Quando o Caveirão, o blindado assassino do BOPE, entrar nas favelas atirando nos miseráveis, nos desvalidos, atirando nos herdeiros da escravidão, a classe média gritará "Caveira!" em seus lares confortáveis.

Além disso, o Estado não tem mais nada a ver com o narcotráfico. Não são os juízes, promotores, deputados, senadores, prefeitos, governadores, delegados os responsáveis pela proliferação do narcotráfico. O Estado não é mais cúmplice da indústria das drogas. A partir de agora, os cúmplices do narcotráfico são… os filhinhos de papai da classe média, que fumam
maconha e cheiram cocaína! Bate neles, Capitão Nascimento! Surra eles! Eles financiam o tráfico! As multinacionais, os grandes bancos, os acionistas das grandes indústrias, os sócios da "multinacional do pó" não têm nada a ver com o tráfico! A culpa é dos maconheiros! Pega ele! Caveira nele! Caveira nele, Capitão Nascimento!
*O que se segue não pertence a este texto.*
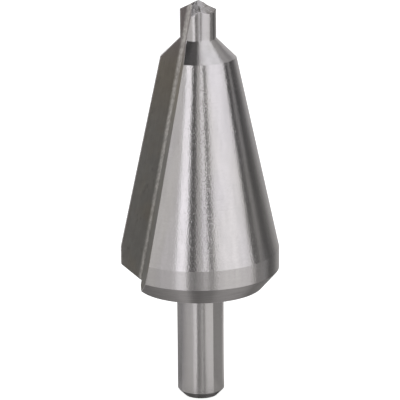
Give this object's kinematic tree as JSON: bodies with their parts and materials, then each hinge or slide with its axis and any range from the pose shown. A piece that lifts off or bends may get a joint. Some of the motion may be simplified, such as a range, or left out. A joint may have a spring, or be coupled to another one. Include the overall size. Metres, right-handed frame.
{
  "type": "conical sheet-metal drill",
  "caption": "Conical drill bit for opening and deburring holes in thin sheet: smooth tapered cutter with straight flutes, small two-lip pilot point and a round shank with flats.",
  "frame": {"origin": "centre of the flat end of the shank", "axes": "+Z along the axis of rotation, towards the drilling point; X along the two cutting edges"},
  "size_m": [0.0304, 0.0304, 0.0786],
  "materials": {
    "ground_steel": "turned and ground bare high-speed steel, fine circular grinding marks"
  },
  "bodies": {
    "root": {"cone_drill": "ground_steel"}
  },
  "joints": []
}
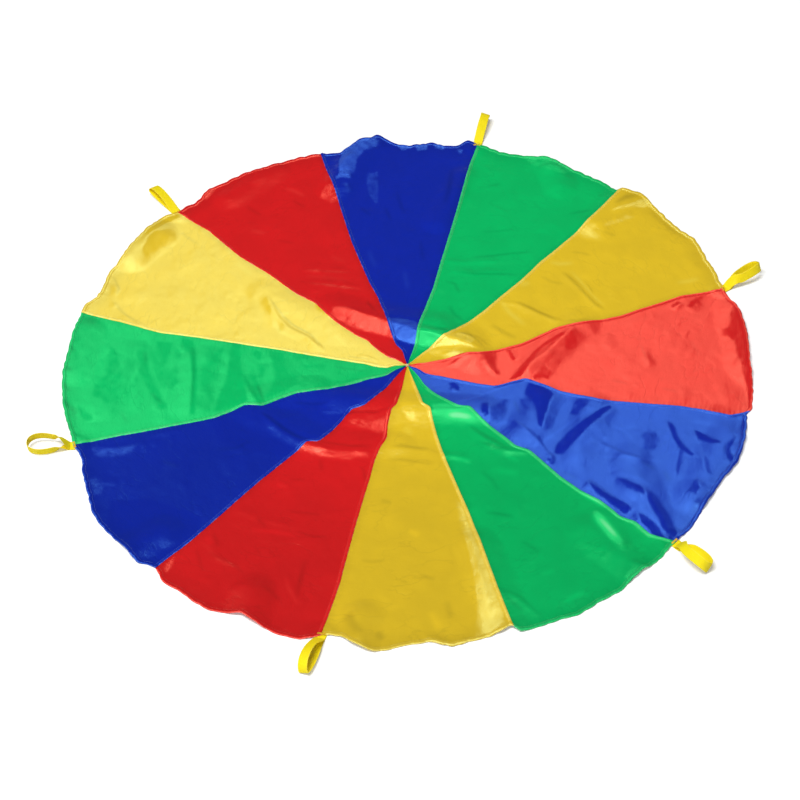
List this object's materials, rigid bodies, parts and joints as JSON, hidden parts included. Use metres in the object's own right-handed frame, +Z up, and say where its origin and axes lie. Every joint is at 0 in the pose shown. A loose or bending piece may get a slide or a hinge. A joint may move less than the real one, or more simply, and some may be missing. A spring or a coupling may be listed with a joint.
{
  "type": "play parachute",
  "caption": "Round cloth play canopy of coloured gores spread flat on the floor, with flat webbing handle loops round its hemmed rim.",
  "frame": {"origin": "the canopy's centre, on the floor plane that the cloth lies on", "axes": "+Z up; +Y along seam 1 to handle 1; +X along seam 4. Gores, seams and handles are numbered clockwise from +Y, seen from above"},
  "size_m": [1.7614, 1.9744, 0.051],
  "materials": {
    "cloth_green": "satin",
    "cloth_yellow": "satin",
    "cloth_red": "satin",
    "cloth_blue": "satin",
    "webbing": "matte",
    "tack_thread": "matte",
    "thread": "matte"
  },
  "bodies": {
    "near_half": {"gore_04_blue": "cloth_blue", "gore_05_green": "cloth_green", "gore_06_yellow": "cloth_yellow", "gore_07_red": "cloth_red", "gore_08_blue": "cloth_blue", "gore_09_green": "cloth_green", "seam_stitching_04": "thread", "seam_stitching_05": "thread", "seam_stitching_06": "thread", "seam_stitching_07": "thread", "seam_stitching_08": "thread", "seam_stitching_09": "thread", "hem_stitching_04": "thread", "hem_stitching_05": "thread", "hem_stitching_06": "thread", "hem_stitching_07": "thread", "hem_stitching_08": "thread", "hem_stitching_09": "thread", "handle_3_tail": "webbing", "handle_3_bar_tack": "tack_thread", "handle_4_tail": "webbing", "handle_4_bar_tack": "tack_thread", "handle_5_tail": "webbing", "handle_5_bar_tack": "tack_thread", "centre_tack": "thread"},
    "far_half": {"gore_10_yellow": "cloth_yellow", "gore_11_red": "cloth_red", "gore_12_blue": "cloth_blue", "gore_01_green": "cloth_green", "gore_02_yellow": "cloth_yellow", "gore_03_red": "cloth_red", "seam_stitching_10": "thread", "seam_stitching_11": "thread", "seam_stitching_12": "thread", "seam_stitching_01": "thread", "seam_stitching_02": "thread", "seam_stitching_03": "thread", "hem_stitching_10": "thread", "hem_stitching_11": "thread", "hem_stitching_12": "thread", "hem_stitching_01": "thread", "hem_stitching_02": "thread", "hem_stitching_03": "thread", "handle_1_tail": "webbing", "handle_1_bar_tack": "tack_thread", "handle_2_tail": "webbing", "handle_2_bar_tack": "tack_thread", "handle_6_tail": "webbing", "handle_6_bar_tack": "tack_thread"},
    "handle_1": {"handle_1_loop": "webbing"},
    "handle_2": {"handle_2_loop": "webbing"},
    "handle_3": {"handle_3_loop": "webbing"},
    "handle_4": {"handle_4_loop": "webbing"},
    "handle_5": {"handle_5_loop": "webbing"},
    "handle_6": {"handle_6_loop": "webbing"}
  },
  "joints": [
    {"name": "canopy_fold", "type": "hinge", "parent": "near_half", "child": "far_half", "pos_m": [0, 0, 0.019], "axis": [1, 0, 0], "range_deg": [0, 150]},
    {"name": "handle_1_flex", "type": "hinge", "parent": "far_half", "child": "handle_1", "pos_m": [0, 0.88095, 0.00165], "axis": [1, 0, 0], "range_deg": [-90, 60]},
    {"name": "handle_2_flex", "type": "hinge", "parent": "far_half", "child": "handle_2", "pos_m": [0.76191, 0.44183, 0.00165], "axis": [0.6947, -0.7193, 0], "range_deg": [-90, 60]},
    {"name": "handle_3_flex", "type": "hinge", "parent": "near_half", "child": "handle_3", "pos_m": [0.76231, -0.44137, 0.00165], "axis": [-0.6293, -0.7771, 0], "range_deg": [-90, 60]},
    {"name": "handle_4_flex", "type": "hinge", "parent": "near_half", "child": "handle_4", "pos_m": [-0.00073, -0.88091, 0.00165], "axis": [-0.9945, 0.1045, 0], "range_deg": [-90, 60]},
    {"name": "handle_5_flex", "type": "hinge", "parent": "near_half", "child": "handle_5", "pos_m": [-0.76355, -0.43903, 0.00165], "axis": [-0.2924, 0.9563, 0], "range_deg": [-90, 60]},
    {"name": "handle_6_flex", "type": "hinge", "parent": "far_half", "child": "handle_6", "pos_m": [-0.76253, 0.44109, 0.00165], "axis": [0.5878, 0.809, 0], "range_deg": [-90, 60]}
  ]
}
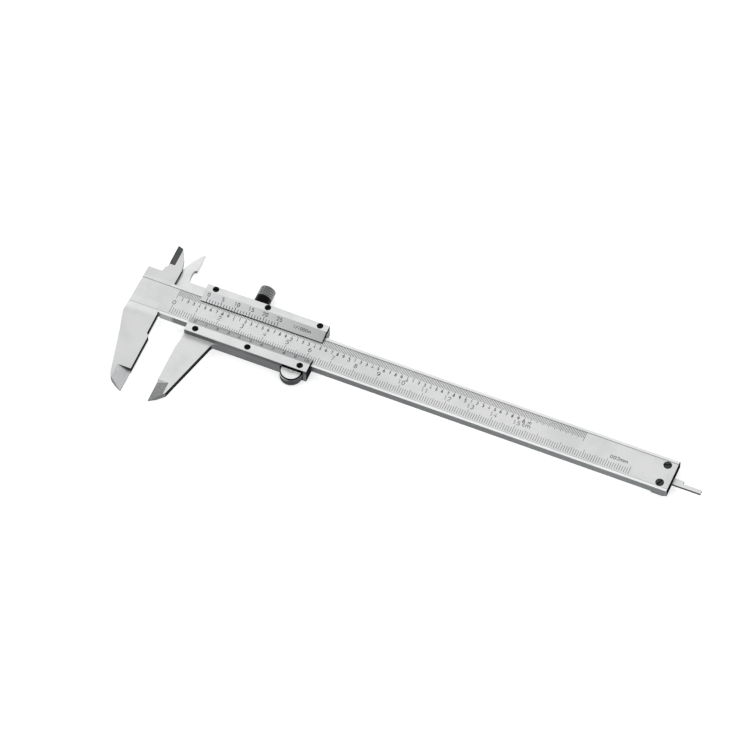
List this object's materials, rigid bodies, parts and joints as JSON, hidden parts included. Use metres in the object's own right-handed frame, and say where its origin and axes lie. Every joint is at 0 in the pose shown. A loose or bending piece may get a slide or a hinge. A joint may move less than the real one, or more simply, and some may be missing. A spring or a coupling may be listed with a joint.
{
  "type": "vernier caliper",
  "caption": "Vernier caliper with outside jaws, inside jaws, a depth rod, a thumb roller and a lock screw on the sliding jaw.",
  "frame": {"origin": "middle of the slider's flat back, on the beam's centre line, with the jaws 12 mm open", "axes": "+X along the beam away from the jaws, +Y to the inside jaws, +Z out of the graduated face"},
  "size_m": [0.2473, 0.0736, 0.0069],
  "materials": {
    "satin_steel": "satin chrome on hardened steel",
    "vernier_steel": "satin chrome with grey bevels and engraved marks",
    "black_steel": "black oxide",
    "bright_steel": "polished"
  },
  "bodies": {
    "beam": {"main_beam": "satin_steel", "end_stop_plate": "satin_steel", "end_plate_screw_1": "black_steel", "end_plate_screw_2": "black_steel"},
    "slider": {"slider_frame": "satin_steel", "inch_vernier_plate": "vernier_steel", "metric_vernier_plate": "vernier_steel", "upper_plate_screw_1": "black_steel", "upper_plate_screw_2": "black_steel", "upper_plate_screw_3": "black_steel", "lower_plate_screw_1": "black_steel", "lower_plate_screw_2": "black_steel", "lower_plate_screw_3": "black_steel", "gib_set_screw_1": "black_steel", "gib_set_screw_2": "black_steel", "roller_pin": "bright_steel", "depth_rod": "satin_steel", "depth_rod_rivet_1": "bright_steel", "depth_rod_rivet_2": "bright_steel"},
    "gib": {"gib_strip": "satin_steel"},
    "lock": {"lock_screw": "black_steel"},
    "roller": {"thumb_roller": "bright_steel"}
  },
  "joints": [
    {"name": "slider_travel", "type": "slide", "parent": "beam", "child": "slider", "axis": [1, 0, 0], "range_m": [-0.01199, 0.14]},
    {"name": "gib_press", "type": "slide", "parent": "slider", "child": "gib", "axis": [0, -1, 0], "range_m": [0, 0.000125]},
    {"name": "lock_turn", "type": "hinge", "parent": "gib", "child": "lock", "pos_m": [-0.004, 0.0158, 0.0035], "axis": [0, -1, 0], "range_deg": [0, 100]},
    {"name": "roller_turn", "type": "hinge", "parent": "slider", "child": "roller", "pos_m": [0.0203, -0.0123, 0.0025], "axis": [0, 0, 1], "continuous": true}
  ],
  "couplings": [
    {"joint": "lock_turn", "follows": "gib_press", "rad_per_m": 13963},
    {"joint": "roller_turn", "follows": "slider_travel", "rad_per_m": 212.77}
  ]
}
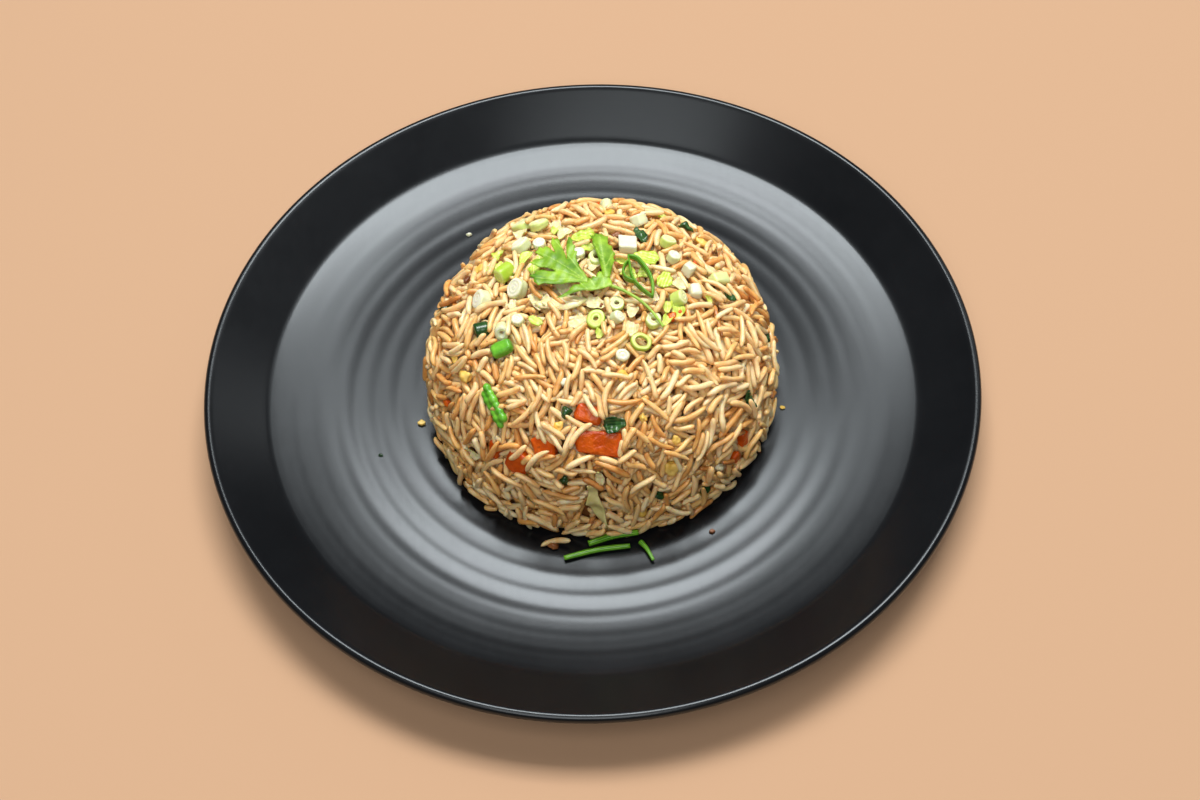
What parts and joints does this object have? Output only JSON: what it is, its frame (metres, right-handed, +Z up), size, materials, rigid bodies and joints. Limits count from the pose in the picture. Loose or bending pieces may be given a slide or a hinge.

Quando, finalmente, as armas do BOPE forem apontadas para a cabeça do trabalhador brasileiro, acuado num bequinho da favela, não adiantará clamar por piedade. "Piedade, Capitão Nascimento! Não mata, por favor, tenho filhos pequenos, sou trabalhador, honesto.
Sou preto porque nasci preto, sou pobre porque nasci pobre! Mata, não, Capitão Nascimento! Mata, não!"

Não adiantará.

O Capitão Nascimento é apenas uma marionete numa Tropa da Elite. A Elite mata. A Elite quer matar. A Elite não gosta de "preto". A Elite não gosta de pobre. Pouco importa que sejam trabalhadores ou traficantes. Pouco importa. A Elite quer gozar o seu Paraíso Tropical. A Elite cansou de ser açoitada nos semáforos. A Elite não quer mais ser ameaçada por assaltantes por causa de relógios. A Elite cansou de levar bala na cabeça em seus veículos blindados. A Elite está cansada e horrorizada com a proliferação da miséria e da violência.

Olho, trabalhador brasileiro!

A Tropa da Elite vem aí. E vai pegar você.

Aí vem tortura e pena de morte.

Olho, trabalhador brasileiro!

O Capitão Nascimento não existe.

Na vida real, eles vão matar você, não o traficante rico.

Olho, trabalhador brasileiro!

***

José Luís dos Santos
São Paulo, outubro de 2007

PS.: José Luís dos Santos é jornalista desempregado.